Liputan6.com, Jakarta - Wali Kota Amsterdam, Femke Halsem, baru-baru ini mengajukan saturan baru yang akan melarang turis asing mengakses kedai kopi ganja. 166 kedai kopi ganja tercatat di Amsterdam, atau hampir 30 persen dari jumlah kedai kopi di Belanda.
Dalam surat yang ditujukan pada anggota dewan pada 8 Januari 2021, Halsema mengenalkan aturan kriteria penduduk, kebijakan yang hanya mengizinkan penduduk setempat mengakses kedai kopi, bertujuan membuat pariwisata di kota lebih mudah diatur dan mengontrol rantai pasok kedai kopi.

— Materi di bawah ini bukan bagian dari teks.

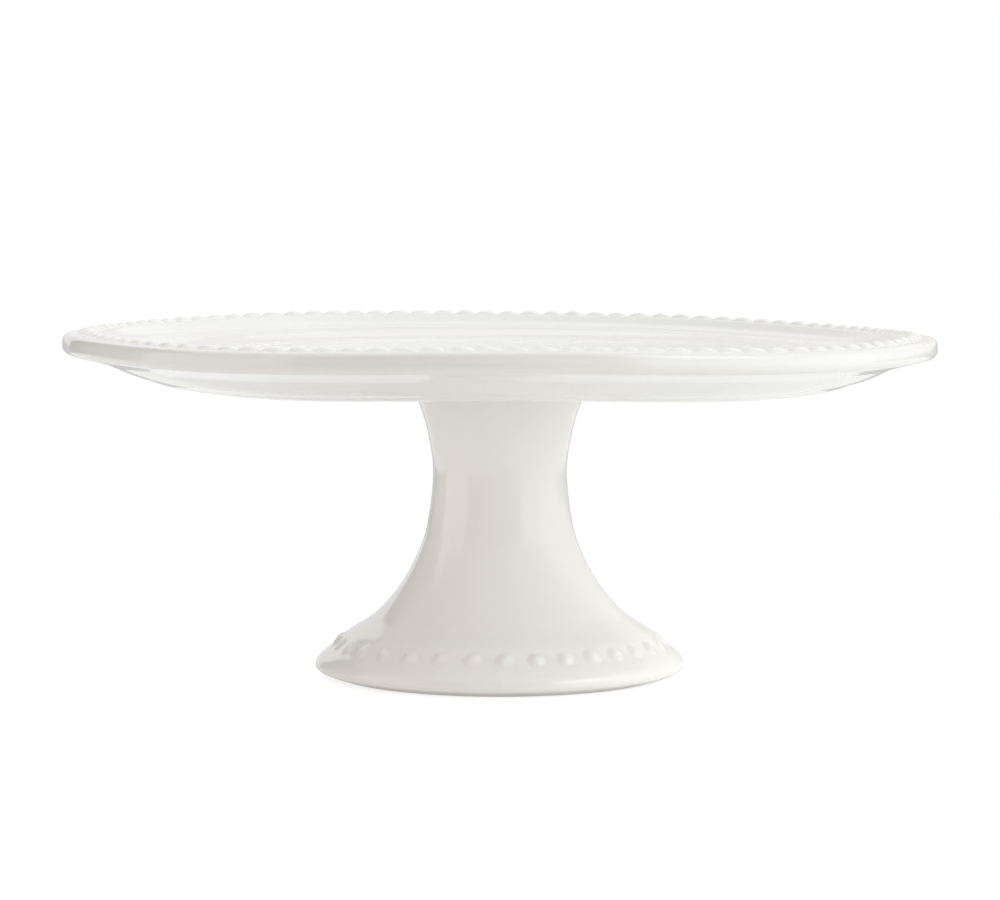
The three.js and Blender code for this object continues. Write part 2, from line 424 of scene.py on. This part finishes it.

Menurut Halsema, kepolisian setempat mengkhawatirkan kedai kopi tersebut dimanfaatkan dalam peredaran obat terlarang.
Advertisement
Baca Juga
Setidaknya ada tiga langkah yang akan diambil terkait kebijakan baru tersebut, yakni fokus pada regulasi lokal pemasaran ganja lewat pengaturan ulang brand kedai kopi di Amsterdam, membatasi peluang kedai kopi untuk membuka cabang, dan mencegah pengunjung dari luar Belanda memasuki kedai kopi.
Halsema memperkirakan imbas negatif bila aturan ini diberlakukan akan membuka peluang penjualan ganja ilegal lebih besar, tapi ia yakin itu hanya bersifat sementara. Ia akan mendiskusikan aturan lebih detail dengan dewan kota Amsterdam pada akhir bulan ini.
Sejalan dengan aturan pembatasan untuk menekan kasus Covid-19, toko-toko non-esensial, termasuk kedai kopi, dipaksa tutup di kota yang terkenal akan kanalnya itu. Meski begitu, kedai masih diperbolehkan melayani pemesanan untuk dibawa pulang maupun pesan antar.
Saat ini, laman resmi pemerintah Amsterdam masih menyarankan agar turis tak bepergian ke kota tersebut, kecuali alasan penting. Meski begitu, Halsema tetap memikirkan bagaimana Amsterdam akan berfungsi kembali setelah ancaman Covid-19 sudah bisa ditanggulangi.
Saksikan Video Pilihan di Bawah Ini:
Daya Tarik Utama Kota
Usulan membatasi akses turis asing ke kedai kopi di Belanda bukanlah hal baru. Dikutip dari CNN, Selasa (12/1/2021), wacana itu sudah mengemuka antara 2011--2012 bahwa hanya warga lokal yang berhak mengakses kedai kopi di seluruh Belanda. Usulan tersebut ditolak keras oleh Amsterdam, tapi diterapkan di Maastricht, kota yang berada di selatan Belanda.
Kemudian pada Juli 2019, Halsema menyampaikan pada anggota dewan secara tertulis bahwa kedai kopi di kota tersebut menempatkan 'kualitas hidup kota di bawah tekanan.' Padahal, membeli ganja dari kedai kopi diperbolehkan di Belanda, hanya produksinya yang termasuk pelanggaran hukum.
Sebelumnya, pemerintah juga menggelar survei pada Agustus 2019 dengan responden 1.100 turis asing berusia 18--35 tahun yang berkunjung ke Red Light District di Amsterdam. Dalam survei ini, lebih dari setengah responden mengatakan mengunjungi ibu kota Belanda karena ingin merasakan pengalaman di kedai kopi ganja.
Hasil survei juga menyatakan sebanyak 34 persen akan mengurangi kunjungan ke Amsterdam bila tak bisa memasuki kedai kopi. Hanya 11 persen yang mengatakan mereka tidak akan datang sama sekali ke Amsterdam bila larangan itu berlaku.
Survei juga menunjukkan bahwa usulan menerapkan biaya masuk bagi pengunjung area Wallen/Singel, yakni kawasan bernuansa abad pertengahan di pusat kota yang juga merupakan Red Light District, akan menurunkan tingkat kunjungan. Laporan menyebutkan bahwa kedai kopi lah yang berdaya tarik lebih kuat untuk menarik perhatian turis asing ketimbang Red Light District, dengan persentase 72 persen memilih kedai kopi dan hanya satu persen yang menyebut prostitusi sebagai alasan berkunjung.
Meski demikian, survei lain menyebutkan bukan kedai kopi, Red Light District, bahkan museum kota yang paling diminati wisatawan asing. Daya tarik utama Amsterdam di mata turis asing adalah pengalaman berjalan-jalan atau bersepeda keliling kota.